What does Urnfield show about values of Tormead School?

Good morning prospective Tormead parents! We hope you have a lovely open day in glorious sunshine. If you visit the Urnfield you will see it (almost) at its best…glossy with melted frost, woodpeckers in the trees to the north, just a hint of bud, and misty views all the way to the City of London. How lucky the school is to be custodian of such a beautiful green site. And did you know it is in the nationally protected Surrey Hills Area of Outstanding Natural Beauty (now called National Landscape)?

You may like to know that the Surrey Hills Board is starting to consider the ambition and scope of the new 5 year Management Plan for the whole area that will be developed in 2024. This is a statutory requirement of all protected landscapes – National Parks and National Landscapes – and the new plan could not come at a more important time. Climate crisis, nature emergency, mental health challenges particularly amongst young people, and lots of evidence for nature-based solutions for a whole range of societal ills. “Nature-based solutions” does not include artificial hockey pitches illuminated by bright floodlights, by the way.
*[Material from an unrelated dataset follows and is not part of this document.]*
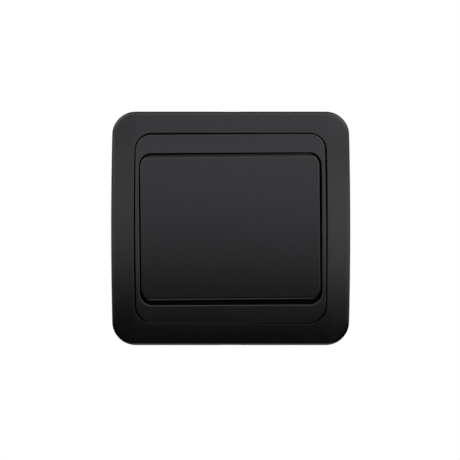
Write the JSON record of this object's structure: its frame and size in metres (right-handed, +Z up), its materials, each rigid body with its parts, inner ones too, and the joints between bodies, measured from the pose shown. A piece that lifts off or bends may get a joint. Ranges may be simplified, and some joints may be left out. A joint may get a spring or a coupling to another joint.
{
  "type": "rocker wall switch",
  "caption": "Flush rocker wall switch with a domed outer frame, an inner bezel, a wide tilting key, and a box mechanism with claws, a slotted plate and screw terminals.",
  "frame": {"origin": "centre of the wall box's screw pattern, in the plane of the wall", "axes": "+X to the right and +Z up as seen from the room, +Y into the wall; the front faces -Y"},
  "size_m": [0.082, 0.0346, 0.08],
  "materials": {
    "black_plastic": "semi-gloss moulded, deep black",
    "grey_base_plastic": "moulded thermoset, light grey",
    "dark_cover_plastic": "moulded, dark grey",
    "white_yoke_plastic": "moulded polyamide, off-white",
    "zinc_steel": "zinc-plated sheet",
    "zinc_screws": "zinc-plated, slightly yellow",
    "rivet_steel": "zinc-plated rivets",
    "brass": "stamped brass strip",
    "copper": "stamped copper plate",
    "silver_contact": "silver contact metal",
    "spring_steel": "bright spring wire"
  },
  "bodies": {
    "switch_body": {"outer_frame": "black_plastic", "trim_bezel": "black_plastic", "bezel_screws": "zinc_screws", "support_plate": "zinc_steel", "plate_rivets": "rivet_steel", "mechanism_base": "grey_base_plastic", "contact_cover": "dark_cover_plastic", "common_contact": "brass", "fixed_contact": "brass", "fixed_contact_rivet": "silver_contact"},
    "rocker": {"rocker_key": "black_plastic", "rocker_yoke": "white_yoke_plastic", "plunger_spring": "spring_steel"},
    "plunger": {"plunger": "white_yoke_plastic"},
    "see_saw": {"moving_contact": "copper", "moving_contact_rivet": "silver_contact"},
    "upper_screw": {"upper_terminal_screw": "zinc_screws"},
    "lower_screw": {"lower_terminal_screw": "zinc_screws"},
    "upper_clamp": {"upper_wire_clamp": "zinc_steel"},
    "lower_clamp": {"lower_wire_clamp": "zinc_steel"},
    "left_claw": {"left_claw": "zinc_steel"},
    "right_claw": {"right_claw": "zinc_steel"},
    "left_claw_screw": {"left_claw_screw": "zinc_screws"},
    "right_claw_screw": {"right_claw_screw": "zinc_screws"}
  },
  "joints": [
    {"name": "rocker_tilt", "type": "hinge", "parent": "switch_body", "child": "rocker", "pos_m": [0, -0.006, 0], "axis": [1, 0, 0], "range_deg": [-7, 0]},
    {"name": "plunger_slide", "type": "slide", "parent": "rocker", "child": "plunger", "axis": [0, 0.9981, 0.061], "range_m": [-0.0006, 0], "stiffness_N_per_m": 1200, "springref_m": 0.002, "deforming": ["plunger_spring"]},
    {"name": "contact_rock", "type": "hinge", "parent": "switch_body", "child": "see_saw", "pos_m": [0, 0.01305, 0], "axis": [1, 0, 0], "range_deg": [0, 18]},
    {"name": "upper_screw_turn", "type": "hinge", "parent": "switch_body", "child": "upper_screw", "pos_m": [0, 0.012, 0.018], "axis": [0, 0, -1], "range_deg": [0, 1680.1]},
    {"name": "upper_clamp_slide", "type": "slide", "parent": "switch_body", "child": "upper_clamp", "axis": [0, 0, 1], "range_m": [0, 0.0028]},
    {"name": "lower_screw_turn", "type": "hinge", "parent": "switch_body", "child": "lower_screw", "pos_m": [0, 0.012, -0.018], "axis": [0, 0, 1], "range_deg": [0, 1680.1]},
    {"name": "lower_clamp_slide", "type": "slide", "parent": "switch_body", "child": "lower_clamp", "axis": [0, 0, -1], "range_m": [0, 0.0028]},
    {"name": "right_claw_swing", "type": "hinge", "parent": "switch_body", "child": "right_claw", "pos_m": [0.0223, 0.0008, -0.006], "axis": [0, 0, -1], "range_deg": [0, 12]},
    {"name": "right_claw_screw_turn", "type": "hinge", "parent": "right_claw", "child": "right_claw_screw", "pos_m": [0.0223, 0, -0.006], "axis": [0, 1, 0], "range_deg": [0, 1800.1]},
    {"name": "left_claw_swing", "type": "hinge", "parent": "switch_body", "child": "left_claw", "pos_m": [-0.0223, 0.0008, -0.006], "axis": [0, 0, 1], "range_deg": [0, 12]},
    {"name": "left_claw_screw_turn", "type": "hinge", "parent": "left_claw", "child": "left_claw_screw", "pos_m": [-0.0223, 0, -0.006], "axis": [0, 1, 0], "range_deg": [0, 1800.1]}
  ],
  "couplings": [
    {"joint": "contact_rock", "follows": "rocker_tilt", "ratio": -2.5714},
    {"joint": "upper_screw_turn", "follows": "upper_clamp_slide", "rad_per_m": 10472},
    {"joint": "lower_screw_turn", "follows": "lower_clamp_slide", "rad_per_m": 10472},
    {"joint": "right_claw_screw_turn", "follows": "right_claw_swing", "ratio": 150},
    {"joint": "left_claw_screw_turn", "follows": "left_claw_swing", "ratio": 150}
  ]
}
The Surrey Hills Board is using Doughnut Economics to guide its thinking. This model was developed by Kate Raworth, who calls herself a “renegade economist”, and it is a holistic model which challenges us to find a way to thrive as a society and an economy within defined planetary limits, whilst ensuring we meet basic social needs essential for a good life. The point is to ensure the social foundations are covered, and not to breach the ecological ceiling which otherwise will eventually threaten our very existence. Living good lives within considered environmental limits. That’s the (literal) “sweet spot” within the ring of the doughnut.

Where would you place the Urnfield project on your doughnut? Is it required to meet the societal needs of Tormead students? Of Guildford’s young people more broadly? Is it required to provide essential jobs, housing, energy, education or wellbeing even? What about the wellbeing derived from time in greenspace? The potential improvement of existing facilities to benefit a much wider section of the local community?

You’d be hard pressed to argue the case for Urnfield being located anywhere other than outside the ring of the doughnut, breaking right through the ecological ceiling that the doughnut image presents, and shooting way beyond it. Urnfield, and by implication Tormead, is an outlier. This is old thinking, as we have said before. It’s not what most of us would want for our daughters.